Nuestro leproso se acerca a Jesús y se pone de rodillas ante Él, que es como deberíamos de acercarnos todos. Y hace una confesión profundísima: "Si quieres, puedes purificarme". Lo que quiere es la pureza y a quien se lo pide es a alguien al que reconoce que su querer es poder. Solamente en Dios hay una ecuación perfecta entre lo uno y lo otro.

Esto además nos ayuda a comprender su omnipotencia. Ésta no es una cuestión abstracta.
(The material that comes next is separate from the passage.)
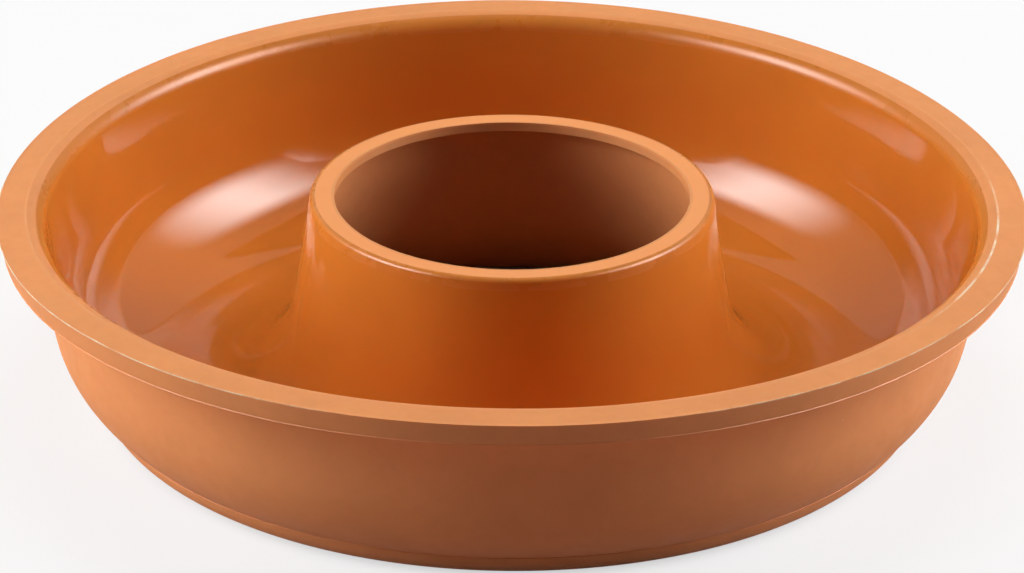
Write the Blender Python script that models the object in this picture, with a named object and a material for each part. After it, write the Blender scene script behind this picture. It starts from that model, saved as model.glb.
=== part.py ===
"""A silicone ring cake mould with a steel ring moulded into its rim.

The mould stands on its floor, with its axis on +Z and its origin at the middle of its underside.
Lengths are in metres. Each outline is drawn in the XZ plane and turned about Z.
"""
import math

import bmesh
import bpy

# Steel ring in the rim, the gap round it and the silicone over and under it
ROD_DIAMETER = 0.0030
ROD_CLEARANCE = 0.0003
ROD_COVER = 0.0010

# Holes that the moulding tool's locating pins leave under the rim
PIN_HOLE_DIAMETER = 0.0024
PIN_HOLE_COUNT = 8

# Rim: a flat flange around the mouth
RIM_RADIUS = 0.1300
RIM_HEIGHT = 0.0535
RIM_FLAT_WIDTH = 0.0077
RIM_INNER_ROUND = 0.0050
RIM_ROOT_ROUND = 0.0012
BAND_DRAFT = math.radians(6.0)

# Shell: one thickness all round, a drafted wall that turns into the floor through a large arc
SHELL_THICKNESS = 0.0025
WALL_DRAFT = math.radians(7.0)
WALL_ARC_RADIUS = 0.0300
TROUGH_ARC_RADIUS = 0.0300

# Foot: a low rounded ring under the wall
FOOT_HEIGHT = 0.0070
FOOT_STEP = 0.0007
FOOT_ROUND = 0.0095

# Chimney: the hollow post in the middle, with an inward lip at its top
CHIMNEY_HEIGHT = 0.0558
CHIMNEY_LIP_RADIUS = 0.0452
CHIMNEY_LIP_DEPTH = 0.0024
CHIMNEY_FLAT_WIDTH = 0.0048
CHIMNEY_EDGE_ROUND = 0.0013
CHIMNEY_DRAFT = math.radians(9.0)
CHIMNEY_ROOT_ROUND = 0.0280

# Smoothness
TURN_STEPS = 72
ROD_SIDES = 10
PIN_HOLE_SIDES = 10

# What the sizes above settle together
CHANNEL_DIAMETER = ROD_DIAMETER + 2 * ROD_CLEARANCE
BAND_HEIGHT = CHANNEL_DIAMETER + 2 * ROD_COVER
BAND_BOTTOM = RIM_HEIGHT - BAND_HEIGHT
BAND_BOTTOM_RADIUS = RIM_RADIUS - BAND_HEIGHT * math.tan(BAND_DRAFT)
RIM_FLAT_INNER_RADIUS = RIM_RADIUS - RIM_FLAT_WIDTH
ROD_RING_RADIUS = RIM_RADIUS - RIM_FLAT_WIDTH / 2
ROD_RING_HEIGHT = RIM_HEIGHT - BAND_HEIGHT / 2
CHIMNEY_RADIUS = CHIMNEY_LIP_RADIUS + CHIMNEY_FLAT_WIDTH + CHIMNEY_EDGE_ROUND

QUARTER = math.pi / 2
FULL_TURN = 4 * QUARTER
SHARP_ANGLE = math.radians(35.0)


def arc(centre, radius, start, end, steps):
    """Points on an arc in the XZ plane, with angles turning from +X towards +Z."""
    x, z = centre
    turn = (end - start) / steps
    angles = [start + i * turn for i in range(steps + 1)]
    return [(x + radius * math.cos(a), z + radius * math.sin(a)) for a in angles]


def trough_wall_radius(height):
    """Radius of the trough's outer wall, which touches the round at the rim."""
    top = RIM_HEIGHT - RIM_INNER_ROUND * (1 - math.sin(WALL_DRAFT))
    top_radius = RIM_FLAT_INNER_RADIUS - RIM_INNER_ROUND * math.cos(WALL_DRAFT)
    return top_radius - (top - height) * math.tan(WALL_DRAFT)


def outer_wall_radius(height):
    return trough_wall_radius(height) + SHELL_THICKNESS / math.cos(WALL_DRAFT)


def flank_radius(height):
    """Radius of the chimney's outer side, which touches the round at its top."""
    top = CHIMNEY_HEIGHT - CHIMNEY_EDGE_ROUND * (1 - math.sin(CHIMNEY_DRAFT))
    top_radius = CHIMNEY_RADIUS - CHIMNEY_EDGE_ROUND * (1 - math.cos(CHIMNEY_DRAFT))
    return top_radius + (top - height) * math.tan(CHIMNEY_DRAFT)


def bore_radius(height):
    return flank_radius(height) - SHELL_THICKNESS / math.cos(CHIMNEY_DRAFT)


def wall_arc_centre():
    """Centre of the arc that touches the outer wall and the table."""
    height = WALL_ARC_RADIUS
    return outer_wall_radius(height) - WALL_ARC_RADIUS / math.cos(WALL_DRAFT), height


def trough_arc_centre():
    """Centre of the arc that touches the trough's wall and its floor."""
    height = SHELL_THICKNESS + TROUGH_ARC_RADIUS
    return trough_wall_radius(height) - TROUGH_ARC_RADIUS / math.cos(WALL_DRAFT), height


def root_arc_centre():
    """Centre of the arc that touches the chimney's side and the trough's floor."""
    height = SHELL_THICKNESS + CHIMNEY_ROOT_ROUND
    return flank_radius(height) + CHIMNEY_ROOT_ROUND / math.cos(CHIMNEY_DRAFT), height


def rim_outline():
    """From the rim's top edge down its band and back under it to the wall."""
    root_height = BAND_BOTTOM - RIM_ROOT_ROUND * (1 - math.sin(WALL_DRAFT))
    root_radius = outer_wall_radius(root_height) + RIM_ROOT_ROUND * math.cos(WALL_DRAFT)
    root_centre = (root_radius, BAND_BOTTOM - RIM_ROOT_ROUND)
    root = arc(root_centre, RIM_ROOT_ROUND, QUARTER, math.pi - WALL_DRAFT, 2)
    return [(RIM_RADIUS, RIM_HEIGHT), (BAND_BOTTOM_RADIUS, BAND_BOTTOM)] + root


def wall_outline():
    """Down the outer wall and round its arc, then out over the foot and down to the table."""
    centre = wall_arc_centre()
    foot_angle = math.asin((WALL_ARC_RADIUS - FOOT_HEIGHT) / WALL_ARC_RADIUS)
    wall = arc(centre, WALL_ARC_RADIUS, -WALL_DRAFT, -foot_angle, 6)
    foot_top = (wall[-1][0] + FOOT_STEP, FOOT_HEIGHT - FOOT_STEP)
    start = math.asin((foot_top[1] - FOOT_ROUND) / FOOT_ROUND)
    foot_centre = (foot_top[0] - FOOT_ROUND * math.cos(start), FOOT_ROUND)
    return wall + arc(foot_centre, FOOT_ROUND, start, -QUARTER, 5)


def bore_outline():
    """From the floor's underside round the chimney's root and up the bore to its lip."""
    radius = CHIMNEY_ROOT_ROUND + SHELL_THICKNESS
    root = arc(root_arc_centre(), radius, -QUARTER, -math.pi + CHIMNEY_DRAFT, 7)
    lip_bottom = CHIMNEY_HEIGHT - CHIMNEY_LIP_DEPTH
    lip = [(bore_radius(lip_bottom), lip_bottom), (CHIMNEY_LIP_RADIUS, lip_bottom)]
    return root + lip


def chimney_outline():
    """Over the chimney's flat top and its edge, down its side and round its root to the floor."""
    edge_centre = (CHIMNEY_LIP_RADIUS + CHIMNEY_FLAT_WIDTH, CHIMNEY_HEIGHT - CHIMNEY_EDGE_ROUND)
    edge = arc(edge_centre, CHIMNEY_EDGE_ROUND, QUARTER, CHIMNEY_DRAFT, 3)
    root = arc(root_arc_centre(), CHIMNEY_ROOT_ROUND, math.pi + CHIMNEY_DRAFT, 3 * QUARTER, 7)
    return [(CHIMNEY_LIP_RADIUS, CHIMNEY_HEIGHT)] + edge + root


def trough_outline():
    """Round the trough's outer arc, up its wall and over the round to the rim's flat top."""
    bottom = arc(trough_arc_centre(), TROUGH_ARC_RADIUS, -QUARTER, -WALL_DRAFT, 8)
    round_centre = (RIM_FLAT_INNER_RADIUS, RIM_HEIGHT - RIM_INNER_ROUND)
    return bottom + arc(round_centre, RIM_INNER_ROUND, math.pi - WALL_DRAFT, QUARTER, 5)


def rod_outline(diameter):
    """A round section where the steel ring lies inside the rim."""
    centre = (ROD_RING_RADIUS, ROD_RING_HEIGHT)
    return arc(centre, diameter / 2, 0, FULL_TURN, ROD_SIDES)[:-1]


def turned_mesh(name, outline):
    """A closed outline in the XZ plane, turned a full circle about Z."""
    bm = bmesh.new()
    verts = [bm.verts.new((x, 0, z)) for x, z in outline]
    edges = [bm.edges.new((verts[i - 1], verts[i])) for i in range(len(verts))]
    bmesh.ops.spin(bm, geom=verts + edges, cent=(0, 0, 0), axis=(0, 0, 1), angle=FULL_TURN,
                   steps=TURN_STEPS, use_merge=True)
    bmesh.ops.recalc_face_normals(bm, faces=bm.faces)
    return finished_mesh(name, bm)


def finished_mesh(name, bm):
    mesh = bpy.data.meshes.new(name)
    bm.to_mesh(mesh)
    bm.free()
    mesh.shade_smooth()
    mesh.set_sharp_from_angle(angle=SHARP_ANGLE)
    return mesh


def pin_hole_mesh():
    """Posts that reach from below the rim to the middle of the ring's channel."""
    bm = bmesh.new()
    depth = 2 * (ROD_RING_HEIGHT - BAND_BOTTOM)
    for i in range(PIN_HOLE_COUNT):
        turn = FULL_TURN * (i + 0.5) / PIN_HOLE_COUNT
        post = bmesh.ops.create_cone(bm, cap_ends=True, segments=PIN_HOLE_SIDES, depth=depth,
                                     radius1=PIN_HOLE_DIAMETER / 2, radius2=PIN_HOLE_DIAMETER / 2)
        place = (ROD_RING_RADIUS * math.cos(turn), ROD_RING_RADIUS * math.sin(turn), BAND_BOTTOM)
        bmesh.ops.translate(bm, verts=post["verts"], vec=place)
    return finished_mesh("pin_holes", bm)


def add_object(name, mesh, parent):
    item = bpy.data.objects.new(name, mesh)
    bpy.context.scene.collection.objects.link(item)
    item.parent = parent
    return item


def cut(item, cutter):
    """Takes the cutter's shape out of the item and keeps the cutter out of sight."""
    modifier = item.modifiers.new(cutter.name, "BOOLEAN")
    modifier.operation = "DIFFERENCE"
    modifier.solver = "EXACT"
    modifier.object = cutter
    cutter.hide_render = True
    cutter.display_type = "WIRE"


def silicone_material():
    material = bpy.data.materials.new("orange silicone")
    material.use_nodes = True
    shader = material.node_tree.nodes["Principled BSDF"]
    shader.inputs["Base Color"].default_value = (0.72, 0.21, 0.045, 1.0)
    shader.inputs["Roughness"].default_value = 0.4
    shader.inputs["Metallic"].default_value = 0.0
    return material


def steel_material():
    material = bpy.data.materials.new("steel rod")
    material.use_nodes = True
    shader = material.node_tree.nodes["Principled BSDF"]
    shader.inputs["Base Color"].default_value = (0.56, 0.56, 0.55, 1.0)
    shader.inputs["Roughness"].default_value = 0.3
    shader.inputs["Metallic"].default_value = 1.0
    return material


def build_mould(parent):
    """The whole silicone moulding, hollowed for the ring, with the pin holes that reach it."""
    outline = rim_outline() + wall_outline() + bore_outline() + chimney_outline() + trough_outline()
    mould = add_object("silicone_mould", turned_mesh("silicone_mould", outline), parent)
    mould.data.materials.append(silicone_material())
    cut(mould, add_object("rod_channel", turned_mesh("rod_channel", rod_outline(CHANNEL_DIAMETER)), parent))
    cut(mould, add_object("pin_holes", pin_hole_mesh(), parent))


def build_rim_ring(parent):
    """The steel rod, bent to a circle and welded shut, that keeps the rim round and stiff."""
    ring = add_object("rim_ring", turned_mesh("rim_ring", rod_outline(ROD_DIAMETER)), parent)
    ring.data.materials.append(steel_material())


def main():
    for item in list(bpy.data.objects):
        bpy.data.objects.remove(item, do_unlink=True)
    mould_root = bpy.data.objects.new("ring_mould", None)
    bpy.context.scene.collection.objects.link(mould_root)
    build_mould(mould_root)
    build_rim_ring(mould_root)


main()
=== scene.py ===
"""A silicone ring cake mould with the steel ring in its rim, on a pale studio floor.

The mould stands on its floor with its axis on +Z, and lengths are in metres. The moulding is one
section turned about the axis. Its outside is matte and its trough is polished, as its tool left them.
"""

import functools
import math

import bpy
import numpy as np
from bpy.props import FloatProperty, FloatVectorProperty, IntProperty, PointerProperty
from mathutils import Euler, Matrix, Vector, noise


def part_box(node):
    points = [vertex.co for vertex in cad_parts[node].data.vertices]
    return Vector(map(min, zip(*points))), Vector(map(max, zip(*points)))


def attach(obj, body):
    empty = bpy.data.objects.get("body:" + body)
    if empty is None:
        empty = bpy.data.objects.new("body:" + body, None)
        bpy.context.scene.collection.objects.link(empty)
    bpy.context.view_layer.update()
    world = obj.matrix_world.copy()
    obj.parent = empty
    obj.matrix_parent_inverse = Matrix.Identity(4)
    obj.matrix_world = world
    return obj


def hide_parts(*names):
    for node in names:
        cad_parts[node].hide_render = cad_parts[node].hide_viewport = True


bl_info = {
    "name": "Silicone ring mould",
    "version": (1, 0, 0),
    "blender": (4, 5, 0),
    "location": "View3D > Sidebar > Ring Mould",
    "description": "Builds a silicone ring cake mould, its steel rim ring and a studio to see them in",
    "category": "Add Mesh",
}

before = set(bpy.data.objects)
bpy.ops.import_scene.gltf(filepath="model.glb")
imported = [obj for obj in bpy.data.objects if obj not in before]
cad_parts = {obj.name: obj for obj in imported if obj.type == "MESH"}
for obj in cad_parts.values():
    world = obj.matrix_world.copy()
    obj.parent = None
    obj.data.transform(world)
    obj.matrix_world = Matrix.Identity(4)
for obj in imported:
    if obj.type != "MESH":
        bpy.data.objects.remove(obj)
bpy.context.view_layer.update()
MOULD_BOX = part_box("silicone_mould")

QUARTER = math.pi / 2
FULL_TURN = 4 * QUARTER
WAVE_SEED = 7
ROD_SIDES = 20
POST_SIDES = 20
POST_START = 0.002    # below the rim
SHARP_FROM = math.radians(40)
FINISHES = ("matte", "polished", "flash")    # in the order of the moulding's materials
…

El poder de Dios no se da al margen de su querer; Él no puede simplemente todo, sino que puede todo lo que quiere y su querer no tiene ningún límite externo a su mismo querer. Su voluntad no está definida, limitada por nada externo a ella misma, su voluntad está definida por el Amor absoluto que es Él mismo; es decir, está definida desde sí misma por la ilimitación del Amor.
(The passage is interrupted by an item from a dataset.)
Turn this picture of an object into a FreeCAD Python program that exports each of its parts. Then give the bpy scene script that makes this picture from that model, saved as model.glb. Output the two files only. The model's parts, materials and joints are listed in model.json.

Jesús lo toca. Todo el que tocaba a un leproso quedaba a su vez impuro. Jesús es quien al tocar purifica, nosotros somos los que necesitamos ser tocados por Él. Su tacto va acompañado de su palabra poderosa: "Quiero, queda purificado". La palabra que con sólo pronunciarse crea, es la que nos recrea, la que nos hace criaturas nuevas.
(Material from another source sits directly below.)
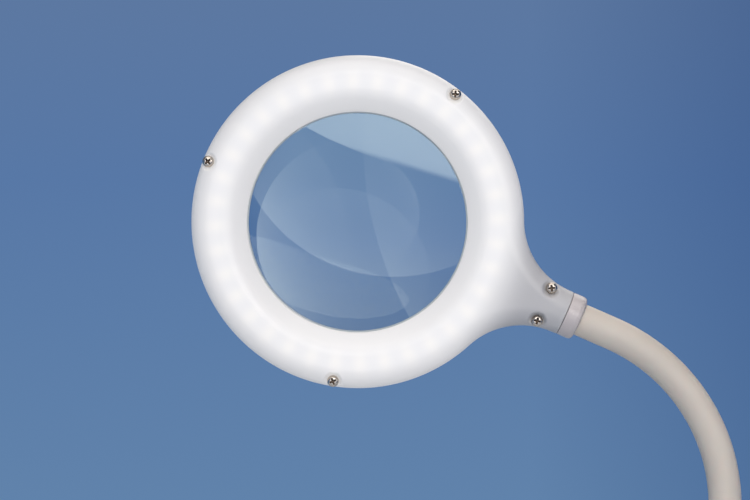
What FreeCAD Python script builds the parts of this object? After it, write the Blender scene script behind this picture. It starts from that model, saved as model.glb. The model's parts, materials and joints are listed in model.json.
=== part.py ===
"""Magnifying lamp: a round lens in a ring of lights, on a flexible neck and a weighted round base.

Frame: +Z up, origin at the centre of the base's underside, millimetres. The light ring faces -Y.
"""

import FreeCAD, Part
import math
import os
from FreeCAD import Placement, Rotation, Vector
import Sketcher

os.makedirs("parts", exist_ok=True)
doc = FreeCAD.newDocument("magnifying_lamp")

# ---------------------------------------------------------------- driving dimensions

DIMENSIONS = {
    # lens: glass, about three dioptres
    "lens_radius": 50.0,
    "lens_edge": 2.2,
    "lens_surface_radius": 346.0,
    "gasket_wall": 1.1,
    "gasket_lip": 0.5,
    "gasket_overlap": 1.0,
    "gasket_rise": 0.16,
    "seat_gap": 0.02,
    # head: two mirrored shell halves that meet at the lens plane
    "head_radius": 75.0,
    "shell_height": 10.1,
    "shell_wall": 2.0,
    "rim_rounding": 9.0,
    "opening_radius": 49.6,
    "lip_height": 1.0,
    "skirt_wall": 1.7,
    "skirt_gap": 0.1,
    "cone_radius": 56.8,
    "cone_wall": 2.2,
    "stem_half_width": 10.1,
    "stem_blend": 34.5,
    "stem_length": 102.0,
    "stem_cavity_end": 84.0,
    "rim_screw_circle": 72.2,
    "rim_screw_upper": 76.0,
    "rim_screw_far": 181.4,
    "rim_screw_lower": -75.0,
    "neck_screw_along": 91.6,
    "neck_screw_across": 8.0,
    "screw_seat": 5.8,
    "dish_radius": 4.0,
    "boss_radius": 5.0,
    # self-tapping screws
    "screw_radius": 1.5,
    "screw_pilot": 1.25,
    "screw_clearance": 1.7,
    "screw_head_radius": 2.65,
    "screw_head_height": 2.0,
    "screw_length": 11.0,
    "recess_width": 0.8,
    "recess_length": 2.56,
    "recess_depth": 1.1,
    "pilot_depth": 12.0,
    # light board
    "board_inner": 57.0,
    "board_outer": 66.8,
    "board_thickness": 1.6,
    "board_level": 1.0,
    "light_circle": 63.1,
    "light_length": 3.5,
    "light_width": 2.8,
    "light_height": 1.4,
    "light_window": 1.2,
    "resistor_circle": 59.2,
    "resistor_length": 2.0,
    "resistor_width": 1.25,
    "resistor_height": 0.5,
    "board_screw_circle": 60.2,
    "board_screw_radius": 1.0,
    "board_screw_head": 1.8,
    "board_screw_head_height": 1.26,
    "board_screw_length": 6.0,
    "board_post": 2.3,
    "board_hole_gap": 0.15,
    "post_pilot_depth": 4.5,
    # flexible neck
    "neck_radius": 7.35,
    "cup_gap": 0.3,
    "neck_x": 42.0,
    "neck_first_pivot": 66.0,
    "neck_pitch": 40.0,
    "neck_bend_radius": 85.0,
    "neck_slope": 23.6,
    "neck_straight": 16.0,
    "collar_length": 7.2,
    "collar_bore": 7.4,
    "collar_spigot": 8.6,
    "collar_spigot_length": 3.4,
    "collar_rounding": 1.8,
    "fitting_radius": 5.0,
    "fitting_bore": 3.5,
    "fitting_flange": 7.3,
    "fitting_flange_length": 2.5,
    "fitting_tail": 14.0,
    "fitting_bevel": 0.6,
    "fitting_below_nut": 2.0,
    "channel_gap": 0.1,
    "spigot_gap": 0.05,
    "thread_gap": 0.01,
    # base
    "base_radius": 78.0,
    "base_wall": 2.3,
    "base_side": 17.0,
    "base_rounding": 8.0,
    "base_centre_height": 27.0,
    "base_dome_radius": 770.0,
    "pad_radius": 73.5,
    "pad_thickness": 2.0,
    "pad_hole_gap": 0.8,
    "plate_radius": 75.2,
    "plate_thickness": 1.5,
    "weight_radius": 70.0,
    "weight_thickness": 12.0,
    "weight_opening": 13.5,
    "weight_bevel": 1.0,
    "boss_gap": 0.4,
    "base_screw_circle": 58.0,
    "base_boss": 3.8,
    "foot_boss": 14.0,
    "foot_boss_top": 28.0,
    "foot_boss_bottom": 23.4,
    "foot_rounding": 1.2,
    "foot_collar_height": 12.0,
    "foot_nut_flats": 14.0,
    "foot_nut_height": 5.0,
    "washer_radius": 10.0,
    "washer_thickness": 1.2,
    "washer_gap": 0.6,
    "washer_bore_gap": 0.2,
    "boss_sink": 0.6,
    # push button
    "button_x": -30.0,
    "button_radius": 7.0,
    "button_gap": 0.35,
    "button_flange": 8.3,
    "button_flange_thickness": 1.4,
    "button_flange_gap": 0.3,
    "button_rounding": 1.2,
    "button_plunger": 5.0,
    "button_overtravel": 0.5,
    "button_top": 28.8,
    "button_travel": 2.0,
    "button_stem": 2.5,
    "button_stem_gap": 0.06,
    "button_dish": 10.5,
    "button_dish_level": 25.7,
    "switch_radius": 7.5,
    "switch_top": 19.0,
    "switch_bottom": 6.0,
    "switch_ear": 13.2,
    "switch_ear_half": 4.0,
    "switch_ear_thickness": 2.0,
    "switch_screw_across": 11.2,
    "switch_post": 2.2,
    "spring_room": 1.0,
    "spring_pocket": 3.0,
    "spring_radius": 4.6,
    "spring_wire": 0.4,
    # low-voltage inlet
    "inlet_height": 11.0,
    "inlet_radius": 4.0,
    "inlet_flange": 5.6,
    "inlet_flange_length": 1.5,
    "inlet_length": 15.0,
    "inlet_bore": 2.75,
    "inlet_depth": 9.0,
    "inlet_pin": 1.05,
    "inlet_pin_recess": 1.0,
    "inlet_hole_gap": 0.1,
    "inlet_flat_gap": 0.5,
    "inlet_room_middle": 66.0,
    "inlet_room_width": 17.0,
    "inlet_room_depth": 18.0,
    "inlet_seat": 77.2,
    "inlet_boss": 7.0,
    "inlet_boss_face": 73.6,
    "inlet_nut_flats": 10.0,
    "inlet_nut_height": 2.0,
    # wires
    "wire_radius": 0.7,
    "lead_half_spacing": 1.5,
    "head_lead_bend": 1.0,
    "head_lead_in_fitting": 6.0,
    "head_lead_straight": 9.0,
    "head_lead_slant": 3.0,
    "head_lead_drop": 2.5,
    "head_lead_run": 6.0,
    "base_lead_bend": 1.4,
    "base_lead_over_weight": 1.8,
    "base_lead_over_plate": 6.5,
    "base_lead_from_neck": 11.0,
    "base_lead_spread": 3.0,
    "base_lead_half_spacing": 1.2,
    "base_lead_below_foot": 2.0,
    "base_lead_from_inlet": 3.7,
    "base_lead_from_switch": 3.0,
    "switch_tag_upper": 12.0,
    "switch_tag_lower": 10.0,
    "switch_tag_offset": 2.5,
}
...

Tras quedar al instante limpio, Jesús lo despide y le dice que vaya al templo a hacer lo pertinente para poder participar en el culto con vistas a que quede de ello constancia. Pero cuando se fue empezó a divulgar el hecho. ¿Obedeció el leproso?

Creo que sí. Jesús le dijo que no fuera él quien contara el hecho. Y es Él quien nos dice que no hablemos nosotros sino que sea el Espíritu del Padre el que lo haga por nosotros (cf. Mt 10,20). ¿No será esto lo que pasa con el leproso? ¿No es esto lo que pasa en nosotros cuando es sanado del pecado nuestro corazón y quedamos desbordados por el gozo del Espíritu Santo?

Aquí vemos cómo Jesús no ha venido a abolir la ley, sino a darle cumplimiento. El leproso, al proclamar las obras de Dios, ya le está dando culto, pero no en Jerusalén o en el monte Garizim, sino en Espíritu y Verdad (cf. Jn 4,24).